What surprises me about my thinking is how influenced I am by others thoughts. Sometimes some of my best ideas emerge after someone else's own unique thoughts create very pronounced ones for myself. Of course, I'm not saying that I take their ideas and use it as my own. Rather, by talking with others, the budding seedlings of my own euphorically metaphorical thoughts are sprinkled with water and bathed in sunshine, and then bloom into something I would never have come up with on my own. This peer-building thought process is one of the reasons, I believe, that I made the right choice in 8th grade to try out for Academy.

Something I like about my thinking is my curiosity to know why things are a certain way or how things are done. Especially with this very prevalent election, I have recently found myself getting in never-ending conversations prolonged by my profuse amount of questions with my parents in the car. Random questions come to me while listening to the news, like "What is the point of the electoral college over the majority of the vote?" or "Why are there vice-presidential debates?" or "Are the church and state really separated?" These ideas seem to come to me unexpectedly, yet they open up a whole novel of knowledge and conversations that would have otherwise been undiscovered.
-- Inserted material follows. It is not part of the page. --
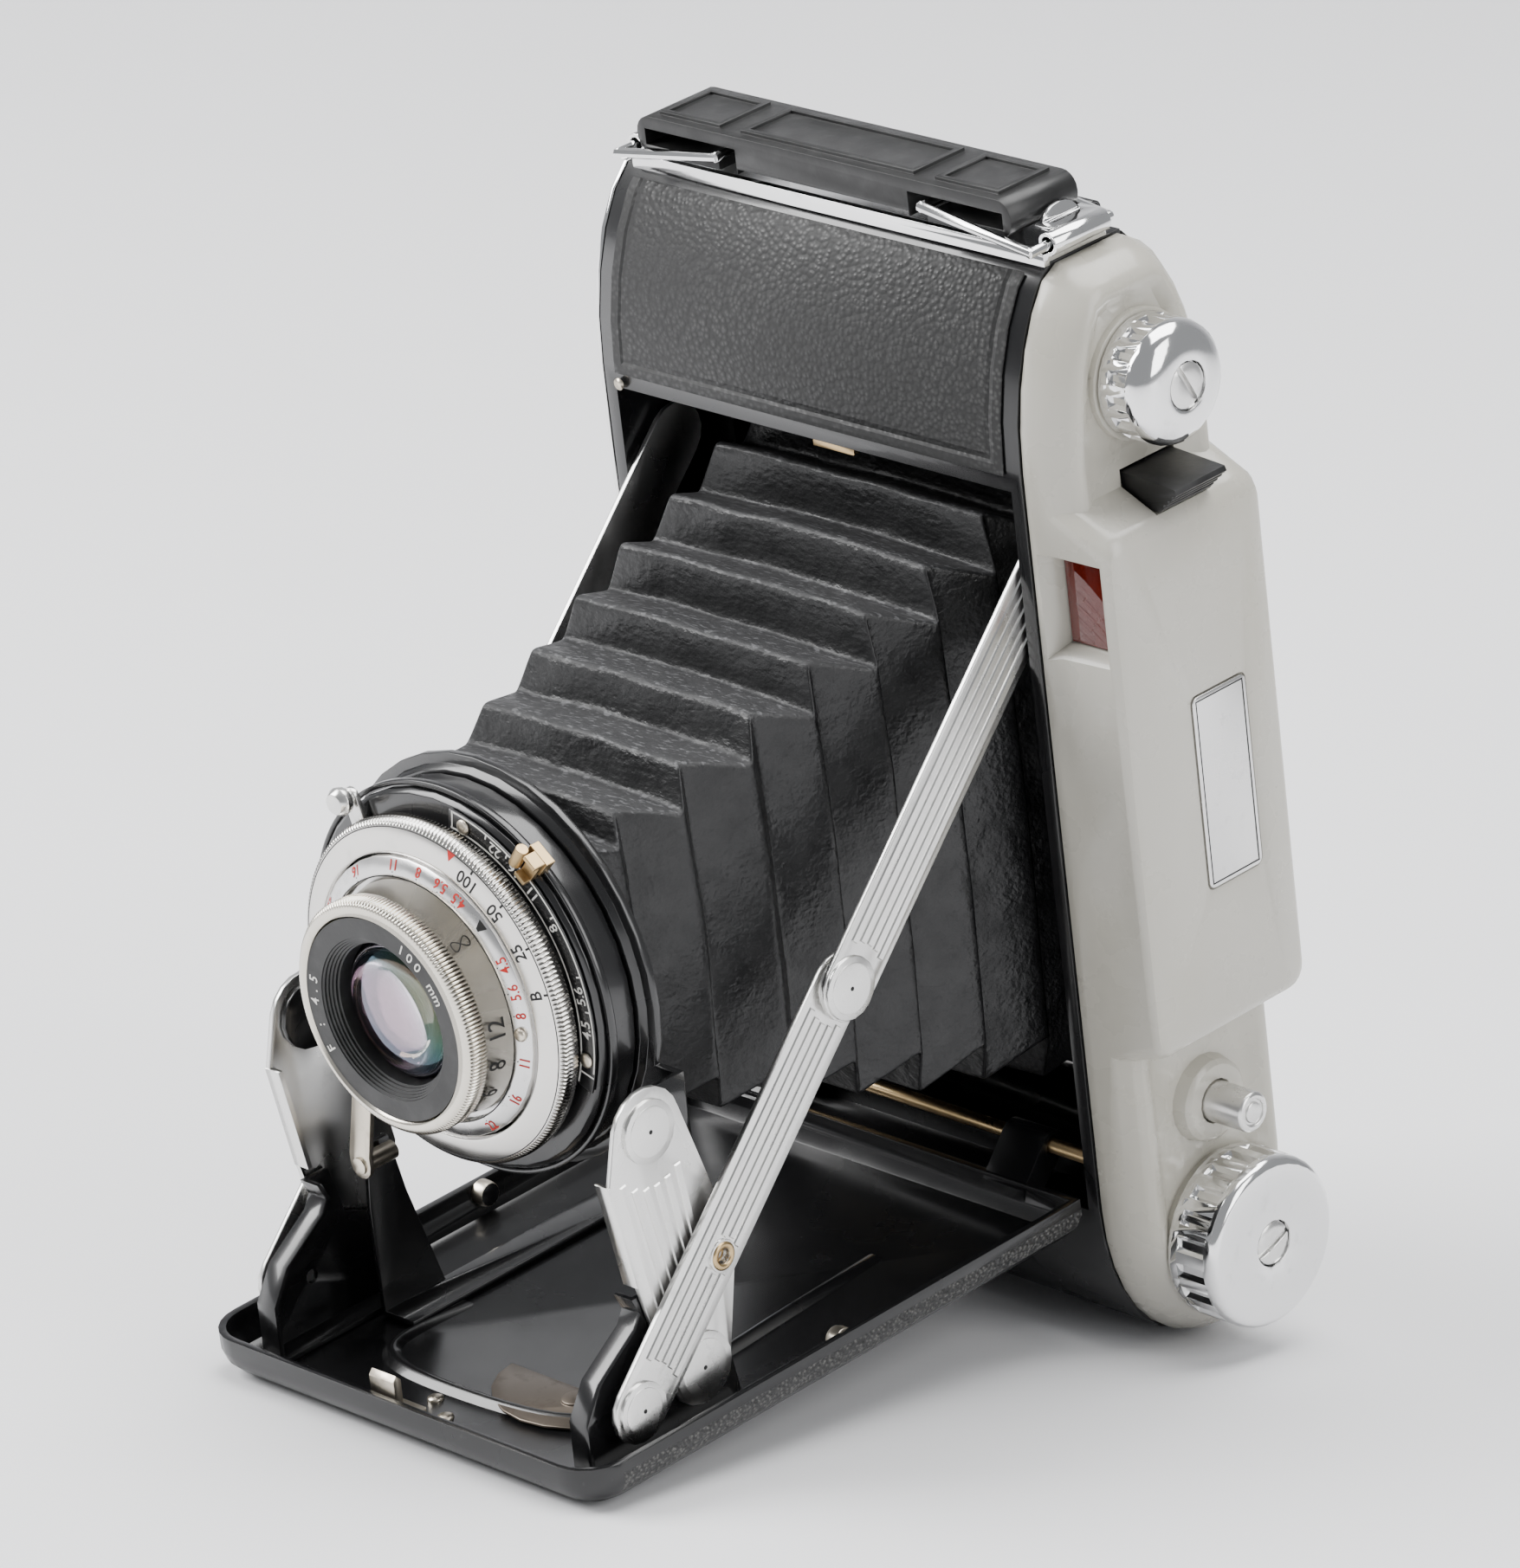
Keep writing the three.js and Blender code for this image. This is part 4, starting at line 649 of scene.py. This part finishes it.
def barrel_radius(y):
    """The tapered barrel of the focus ring."""
    return 17.2 + (y + 83.0) / 4.7


def name_face(_radius):
    """The flat front of the name ring."""
    return NAME_Y


def scale_face(_radius):
    """The flat face of the aperture scale plate."""
    return SCALE_Y


def make_shutter():
    """Speed ring with its figures, and the red depth figures round the lens barrel."""
    piece("knurled_speed_ring", *revolved(SPEED_RING, 7 * SPEED_TEETH, SPEED_TEETH), SPEED_KNURL,
          "speed", "bright_chrome", ["speed_ring"])
    numbers = [on_face(glyphs(text, 2.5, 0.03), 22.7, degrees, speed_face)
               for text, degrees in (("100", 61), ("50", 46), ("25", 30), ("B", 14))]
    ticks = [on_face(stroke(0.16, -0.3, 0.3), 24.15, degrees, speed_face)
             for degrees in (61, 46, 30, 14)]
    rim = arc_line(24.4, 0.16, 0, 360, -81.95)
    piece("speed_numbers", *merge(numbers + ticks + [rim]), BLACK_INK, "speed", "black_enamel",
          smooth=False)
    mark = [(-0.75, -0.7), (0.75, -0.7), (0, 0.7)], [(0, 1, 2)]
    piece("speed_index", *on_face(mark, 23.9, 71, speed_face), RED_INK, "speed", "black_enamel",
          smooth=False)

    depth = ((60, "4.5"), (70.5, "5.6"), (83, "8"), (97.5, "11"), (122.7, "16"), (150, "22"),
             (28.4, "4.5"), (16.6, "5.6"), (6.7, "8"), (-14.6, "11"), (-35, "16"), (-57.9, "22"))
    figures = [on_face(glyphs(text, 1.95, 0.02), 19.7, degrees, depth_face)
               for degrees, text in depth]
    piece("depth_numbers", *merge(figures), RED_INK, "standard", "black_enamel", smooth=False)
    ticks = [on_face(stroke(0.1, -0.35, 0.45), 18.45, degrees, depth_face)
             for degrees, _ in depth]
    pointer = [(-0.8, -0.9), (0.8, -0.9), (0, 0.9)], [(0, 1, 2)]
    ring = arc_line(18.0, 0.16, 0, 360, -84.0)
    piece("depth_marks", *merge(ticks + [ring, on_face(pointer, 19.3, 46, depth_face)]), BLACK_INK,
          "standard", "black_enamel", smooth=False)

    screw_x, screw_z = polar(19.3, -1.2)
    dome = [(1.0, -83.6), (1.0, -84.0), (0.8, -84.3), (0.4, -84.45)]
    piece("depth_ring_screw", *domed(dome, 20, screw_x, screw_z), NICKEL, "standard", "nickel")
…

Overall, most thoughts are uncontrollable. No one can really pick and choose what pops into their heads unannounced  But what we can control is what we want to think more about, and what we want to spend our time developing. This is something no one is perfect at. No one can think about a single idea and suddenly know all there is to know about it. But believe it or not, being an efficient thinker takes practice, and when it comes to essays or homework or speeches or projects, this can be very beneficial. But sometimes I enjoy being a bit mindless, a bit aloof, or a bit unreasonable, and that's okay too.